Supplied information
— start —

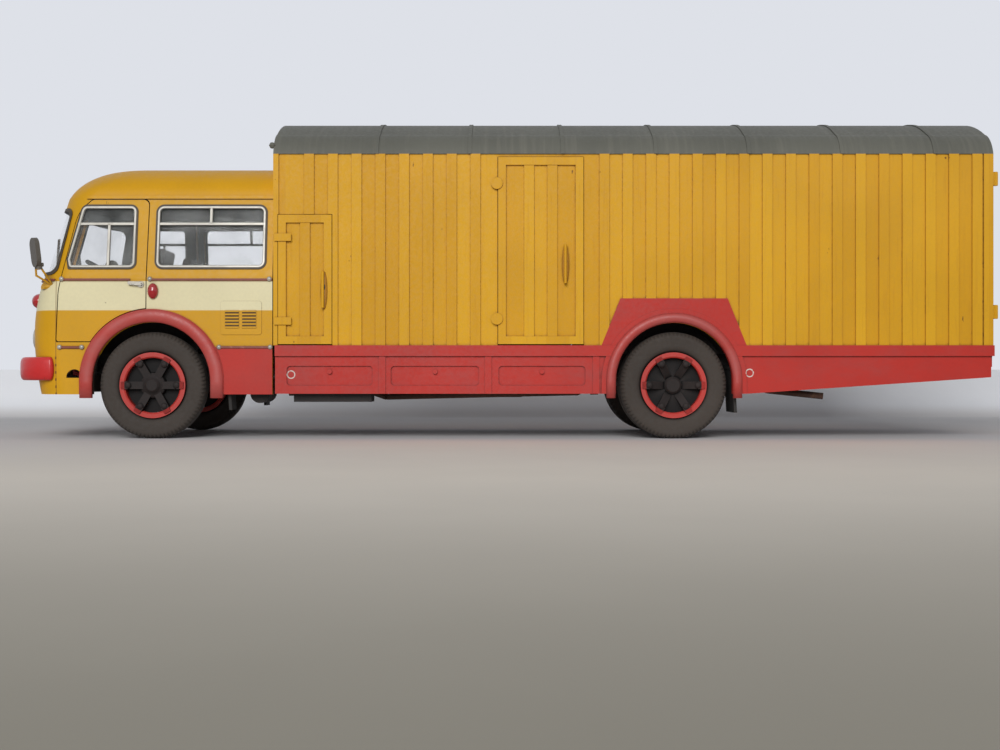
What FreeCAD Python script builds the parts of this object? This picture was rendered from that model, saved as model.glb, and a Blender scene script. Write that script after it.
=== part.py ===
import FreeCAD, Part
import math
import os

# Decorated box truck with a bus type forward control cab, as a small scale model.
# Millimetres. Forward is +X, the left side is +Y, up is +Z and the wheels stand on Z = 0.
# Places along the truck are measured from the front axle; put() moves them to the middle of its length.

# Running gear
WHEELBASE = 126.8
TYRE_RADIUS = 13.0
TYRE_WIDTH = 5.4
TYRE_BEAD_RADIUS = 8.0
WHEEL_FACE = 28.6
TWIN_PITCH = 6.6
RIM_EYE_RADIUS = 6.7
AXLE_RADIUS = 1.0
AXLE_CLEARANCE = 0.08
FRONT_BORE_DEPTH = 1.4
REAR_BORE_DEPTH = 3.4
AXLE_END_GAP = 0.2
SPOKE_COUNT = 6
ARM_WIDTH = 1.8
HUB_PROUD = 0.5
HUB_RADIUS = 3.0

# Cab
CAB_BACK = -29.3
CAB_WALL = 1.3
CAB_SIDE = 29.05
CAB_FOOT = 10.8
BELT_HEIGHT = 38.9
GUTTER_HEIGHT = 59.0
CAB_ROOF_HEIGHT = 68.4
CAB_NOSE = 32.4
CORNER_RADIUS = 8.0
NOSE_BULGE = 130.0
GLASS_INSET = 0.5
GLASS_THICKNESS = 0.6
SEAL_PROUD = 0.25
DOOR_GAP = 0.15
CAB_FLOOR_TOP = 31.0
CAB_FLOOR_THICKNESS = 1.2
WINDOW_SILL = 41.2
WINDOW_HEAD = 57.2
WINDOW_RIM = 0.7

# Wheel arches
ARCH_CENTRE_HEIGHT = 14.0
FRONT_ARCH_OPENING = 14.3
FRONT_ARCH_FLANGE = 17.5
REAR_ARCH_OPENING = 14.2
REAR_ARCH_FLANGE = 16.4
REAR_ARCH_LIP = 17.6
ARCH_PROUD = 0.5

# Box body
BOX_FRONT = -29.5
BOX_TAIL = -204.3
BOX_WALL = 1.1
BATTEN_WIDTH = 2.4
BATTEN_DEPTH = 0.4
BATTEN_PITCH = 5.72
SILL_BOTTOM = 10.95
RAIL_BOTTOM = 20.1
RAIL_TOP = 22.7
RAIL_PROUD = 0.3
EAVE_HEIGHT = 69.2
ROOF_SHOULDER_HEIGHT = 74.8
ROOF_SHOULDER_SIDE = 23.3
ROOF_HEIGHT = 80.5
ROOF_THICKNESS = 0.9
ROOF_RIB_WIDTH = 0.9
ROOF_RIB_HEIGHT = 0.25
FIRST_RIB = -54.6
RIB_PITCH = 22.6
RIB_COUNT = 7
LOCKER_FRONT = -30.7
LOCKER_BACK = -43.7
LOCKER_TOP = 54.4
SIDE_DOOR_FRONT = -84.1
SIDE_DOOR_BACK = -104.8
SIDE_DOOR_TOP = 68.4
DOOR_THICKNESS = 1.5
REAR_DOOR_SIDE = 25.6
TAIL_SKIRT_FRONT = -144.6
TAIL_SKIRT_RISE = 4.0

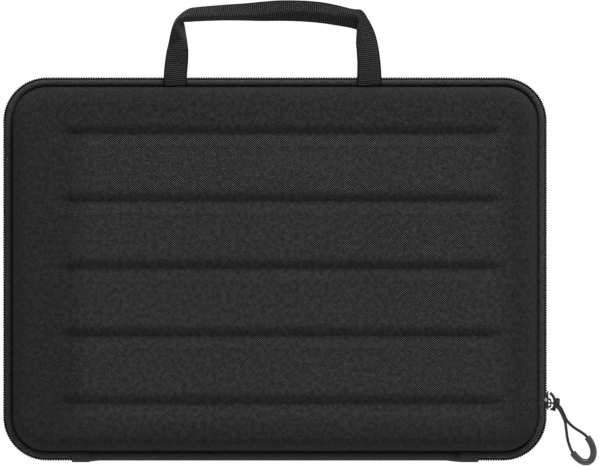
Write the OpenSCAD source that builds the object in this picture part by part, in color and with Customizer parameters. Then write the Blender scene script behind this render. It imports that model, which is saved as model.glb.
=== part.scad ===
// A zipped hard case for a laptop: two moulded half shells that fold on a fabric hinge strip.
// The case lies on its back. +X is to the right and +Y up, seen from its front, and +Z is its thickness.
// Heights inside one half are counted away from the plane where the two halves meet.

/* [Case] */
// Length over the zip teeth, left to right
case_len = 370; // [300:1:440]
// Width over the zip teeth, from the hinge edge to the handle edge
case_wid = 261; // [220:1:320]
// Thickness of each half
half_h = 20; // [18:0.5:32]
// Radius of the outline's corners
corner_r = 30; // [26:1:45]
// Gap between the two halves, on each side of the plane where they meet
part_gap = 0.3; // [0.2:0.05:0.5]

/* [Shell] */
// Thickness of the moulded foam wall
shell_wall = 4; // [3:0.25:5]
// Distance from the outline in to the foot of the shell's wall
foot_in = 6.8; // [6.6:0.1:8]
// Width of the rounded edge between the foot and the flat panel
edge_w = 11.5; // [9:0.5:16]
// Thickness of the rim flange
flange_t = 3.2; // [2:0.1:3.4]
// Distance from the outline in to the flange's edge
flange_in = 3.9; // [3.8:0.05:4.2]
// Thickness of the lining
lining_t = 0.8; // [0.5:0.1:1.2]
// Thickness of the inner binding tape
binding_t = 0.9; // [0.6:0.1:1.2]

/* [Channels] */
// Number of moulded channels across each panel
channel_count = 5; // [1:1:6]
// Distance from one channel to the next, as a share of the case's width
channel_share = 0.1751; // [0.14:0.0001:0.177]
// Height of the middle of the channels above the middle of the case
channel_up = 2.9; // [-4:0.1:5]
// Half of a channel's width
channel_half = 9.5; // [6:0.5:14]
// Depth of a channel
channel_deep = 2.6; // [1:0.1:3]
// Distance from the case's end to the left ends of the channels
channel_left = 35; // [32:1:60]
// Distance from the case's end to the right ends of the channels
channel_right = 28; // [28:1:60]

/* [Zip] */
// Distance from one tooth of a row to the next
tooth_pitch = 2; // [1.7:0.1:3]
// Width of a tooth at its root, along the row
tooth_w = 0.74; // [0.5:0.02:0.8]
// Distance from the outline in to the teeth's outer face
tooth_in = 0.3; // [0.2:0.05:0.5]
// Thickness of the teeth, across the tape
tooth_t = 1.6; // [1.4:0.1:1.8]
// How far each row's teeth reach past the plane where the halves meet
tooth_cross = 0.9; // [0.5:0.1:1.2]
// Height of the row's far edge
tooth_far = 2.8; // [2.4:0.1:3]
// Thickness of the zip tape
tape_t = 0.6; // [0.4:0.05:0.7]
// Height of the tape's free edge behind the teeth
tape_edge = 1.6; // [1.4:0.1:2]
// Radius of the fold of the tape over the rim
tape_fold_r = 1.7; // [1.6:0.05:1.8]
// Distance from each end of the case to the zip's end, along the hinge edge
zip_end_in = 53; // [50:1:85]

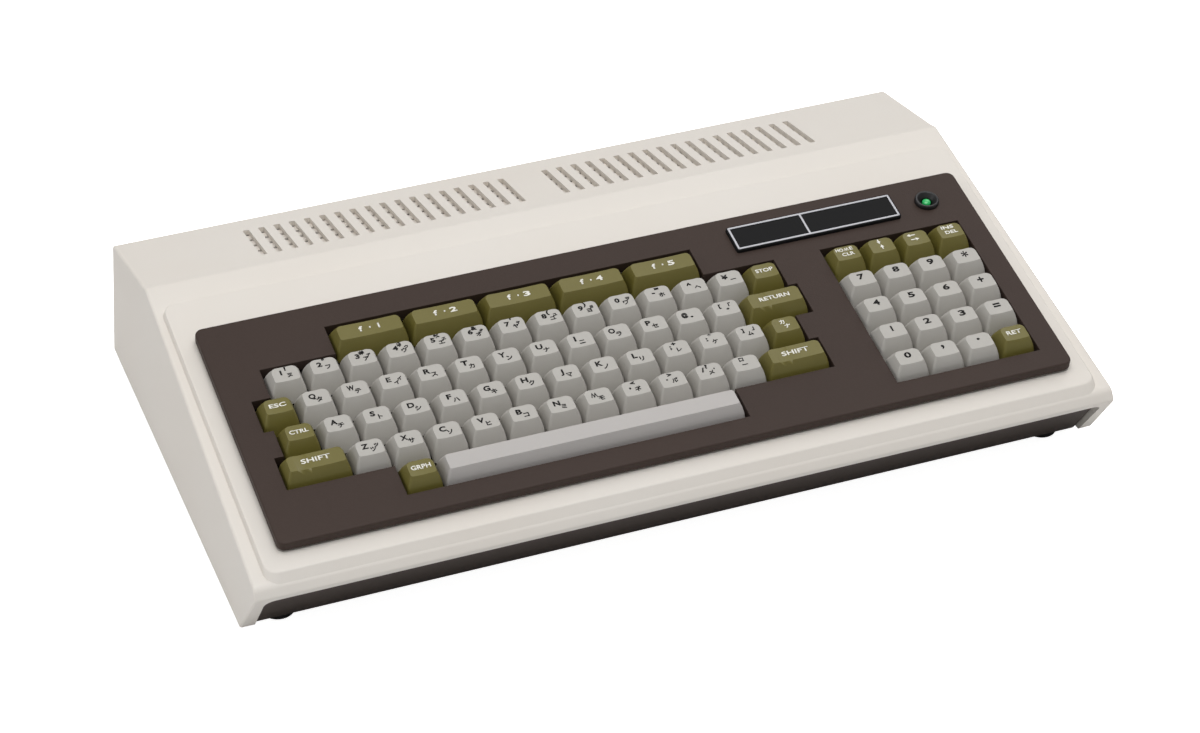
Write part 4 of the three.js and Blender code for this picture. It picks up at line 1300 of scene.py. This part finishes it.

— end —

Set down each entry again, unchanged.

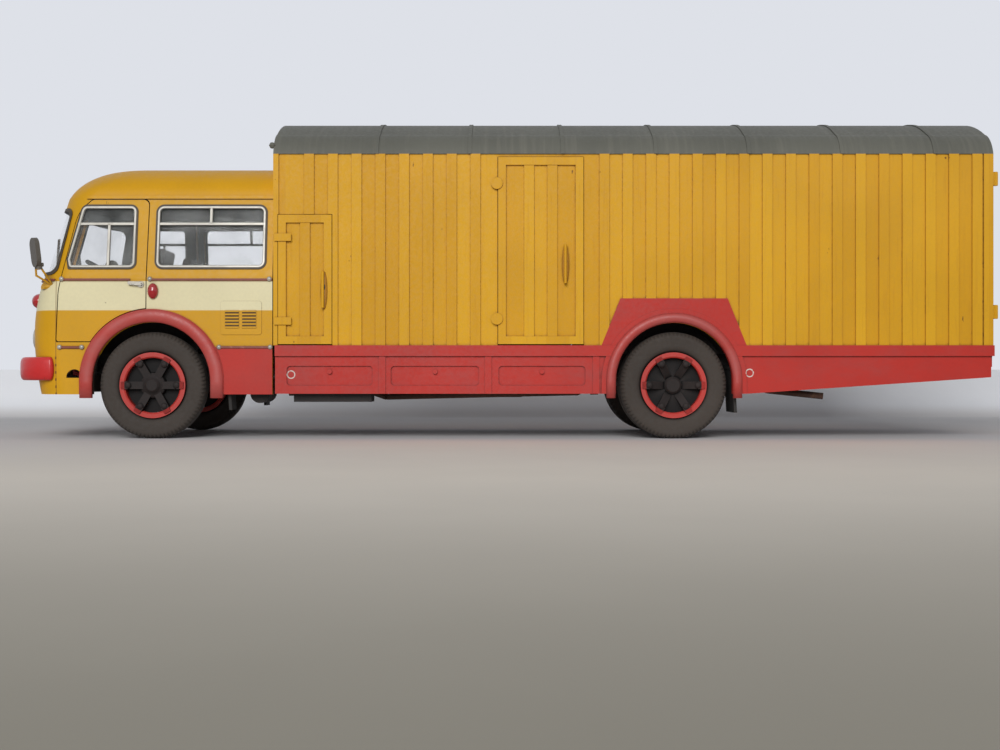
What FreeCAD Python script builds the parts of this object? This picture was rendered from that model, saved as model.glb, and a Blender scene script. Write that script after it.
=== part.py ===
import FreeCAD, Part
import math
import os

# Decorated box truck with a bus type forward control cab, as a small scale model.
# Millimetres. Forward is +X, the left side is +Y, up is +Z and the wheels stand on Z = 0.
# Places along the truck are measured from the front axle; put() moves them to the middle of its length.

# Running gear
WHEELBASE = 126.8
TYRE_RADIUS = 13.0
TYRE_WIDTH = 5.4
TYRE_BEAD_RADIUS = 8.0
WHEEL_FACE = 28.6
TWIN_PITCH = 6.6
RIM_EYE_RADIUS = 6.7
AXLE_RADIUS = 1.0
AXLE_CLEARANCE = 0.08
FRONT_BORE_DEPTH = 1.4
REAR_BORE_DEPTH = 3.4
AXLE_END_GAP = 0.2
SPOKE_COUNT = 6
ARM_WIDTH = 1.8
HUB_PROUD = 0.5
HUB_RADIUS = 3.0

# Cab
CAB_BACK = -29.3
CAB_WALL = 1.3
CAB_SIDE = 29.05
CAB_FOOT = 10.8
BELT_HEIGHT = 38.9
GUTTER_HEIGHT = 59.0
CAB_ROOF_HEIGHT = 68.4
CAB_NOSE = 32.4
CORNER_RADIUS = 8.0
NOSE_BULGE = 130.0
GLASS_INSET = 0.5
GLASS_THICKNESS = 0.6
SEAL_PROUD = 0.25
DOOR_GAP = 0.15
CAB_FLOOR_TOP = 31.0
CAB_FLOOR_THICKNESS = 1.2
WINDOW_SILL = 41.2
WINDOW_HEAD = 57.2
WINDOW_RIM = 0.7

# Wheel arches
ARCH_CENTRE_HEIGHT = 14.0
FRONT_ARCH_OPENING = 14.3
FRONT_ARCH_FLANGE = 17.5
REAR_ARCH_OPENING = 14.2
REAR_ARCH_FLANGE = 16.4
REAR_ARCH_LIP = 17.6
ARCH_PROUD = 0.5

# Box body
BOX_FRONT = -29.5
BOX_TAIL = -204.3
BOX_WALL = 1.1
BATTEN_WIDTH = 2.4
BATTEN_DEPTH = 0.4
BATTEN_PITCH = 5.72
SILL_BOTTOM = 10.95
RAIL_BOTTOM = 20.1
RAIL_TOP = 22.7
RAIL_PROUD = 0.3
EAVE_HEIGHT = 69.2
ROOF_SHOULDER_HEIGHT = 74.8
ROOF_SHOULDER_SIDE = 23.3
ROOF_HEIGHT = 80.5
ROOF_THICKNESS = 0.9
ROOF_RIB_WIDTH = 0.9
ROOF_RIB_HEIGHT = 0.25
FIRST_RIB = -54.6
RIB_PITCH = 22.6
RIB_COUNT = 7
LOCKER_FRONT = -30.7
LOCKER_BACK = -43.7
LOCKER_TOP = 54.4
SIDE_DOOR_FRONT = -84.1
SIDE_DOOR_BACK = -104.8
SIDE_DOOR_TOP = 68.4
DOOR_THICKNESS = 1.5
REAR_DOOR_SIDE = 25.6
TAIL_SKIRT_FRONT = -144.6
TAIL_SKIRT_RISE = 4.0

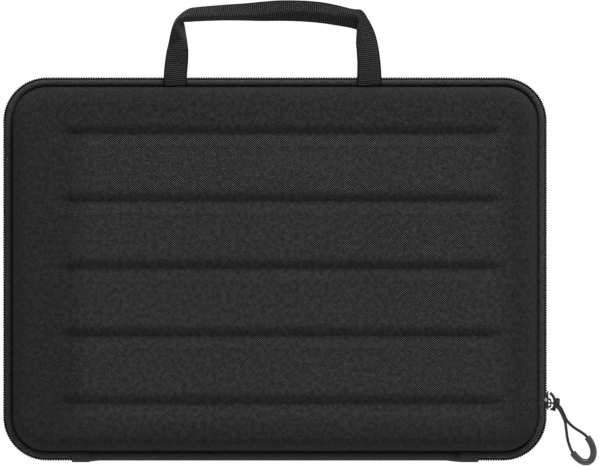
Write the OpenSCAD source that builds the object in this picture part by part, in color and with Customizer parameters. Then write the Blender scene script behind this render. It imports that model, which is saved as model.glb.
=== part.scad ===
// A zipped hard case for a laptop: two moulded half shells that fold on a fabric hinge strip.
// The case lies on its back. +X is to the right and +Y up, seen from its front, and +Z is its thickness.
// Heights inside one half are counted away from the plane where the two halves meet.

/* [Case] */
// Length over the zip teeth, left to right
case_len = 370; // [300:1:440]
// Width over the zip teeth, from the hinge edge to the handle edge
case_wid = 261; // [220:1:320]
// Thickness of each half
half_h = 20; // [18:0.5:32]
// Radius of the outline's corners
corner_r = 30; // [26:1:45]
// Gap between the two halves, on each side of the plane where they meet
part_gap = 0.3; // [0.2:0.05:0.5]

/* [Shell] */
// Thickness of the moulded foam wall
shell_wall = 4; // [3:0.25:5]
// Distance from the outline in to the foot of the shell's wall
foot_in = 6.8; // [6.6:0.1:8]
// Width of the rounded edge between the foot and the flat panel
edge_w = 11.5; // [9:0.5:16]
// Thickness of the rim flange
flange_t = 3.2; // [2:0.1:3.4]
// Distance from the outline in to the flange's edge
flange_in = 3.9; // [3.8:0.05:4.2]
// Thickness of the lining
lining_t = 0.8; // [0.5:0.1:1.2]
// Thickness of the inner binding tape
binding_t = 0.9; // [0.6:0.1:1.2]

/* [Channels] */
// Number of moulded channels across each panel
channel_count = 5; // [1:1:6]
// Distance from one channel to the next, as a share of the case's width
channel_share = 0.1751; // [0.14:0.0001:0.177]
// Height of the middle of the channels above the middle of the case
channel_up = 2.9; // [-4:0.1:5]
// Half of a channel's width
channel_half = 9.5; // [6:0.5:14]
// Depth of a channel
channel_deep = 2.6; // [1:0.1:3]
// Distance from the case's end to the left ends of the channels
channel_left = 35; // [32:1:60]
// Distance from the case's end to the right ends of the channels
channel_right = 28; // [28:1:60]

/* [Zip] */
// Distance from one tooth of a row to the next
tooth_pitch = 2; // [1.7:0.1:3]
// Width of a tooth at its root, along the row
tooth_w = 0.74; // [0.5:0.02:0.8]
// Distance from the outline in to the teeth's outer face
tooth_in = 0.3; // [0.2:0.05:0.5]
// Thickness of the teeth, across the tape
tooth_t = 1.6; // [1.4:0.1:1.8]
// How far each row's teeth reach past the plane where the halves meet
tooth_cross = 0.9; // [0.5:0.1:1.2]
// Height of the row's far edge
tooth_far = 2.8; // [2.4:0.1:3]
// Thickness of the zip tape
tape_t = 0.6; // [0.4:0.05:0.7]
// Height of the tape's free edge behind the teeth
tape_edge = 1.6; // [1.4:0.1:2]
// Radius of the fold of the tape over the rim
tape_fold_r = 1.7; // [1.6:0.05:1.8]
// Distance from each end of the case to the zip's end, along the hinge edge
zip_end_in = 53; // [50:1:85]

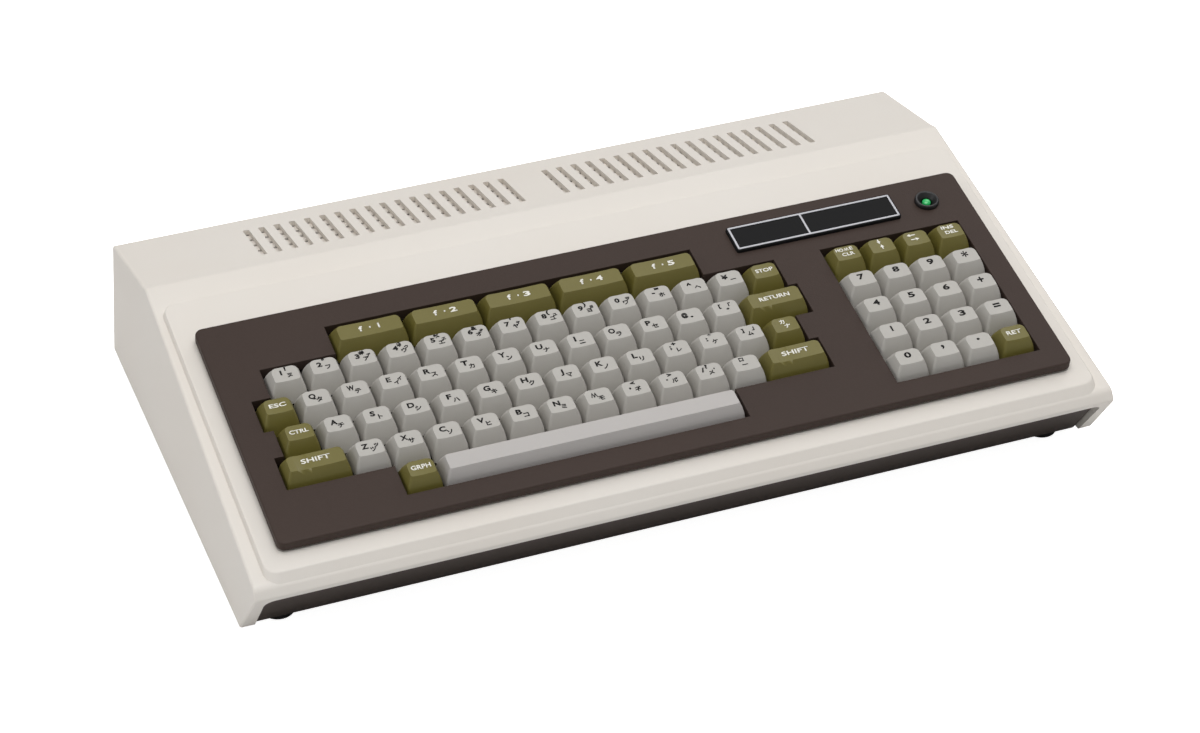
Write part 4 of the three.js and Blender code for this picture. It picks up at line 1300 of scene.py. This part finishes it.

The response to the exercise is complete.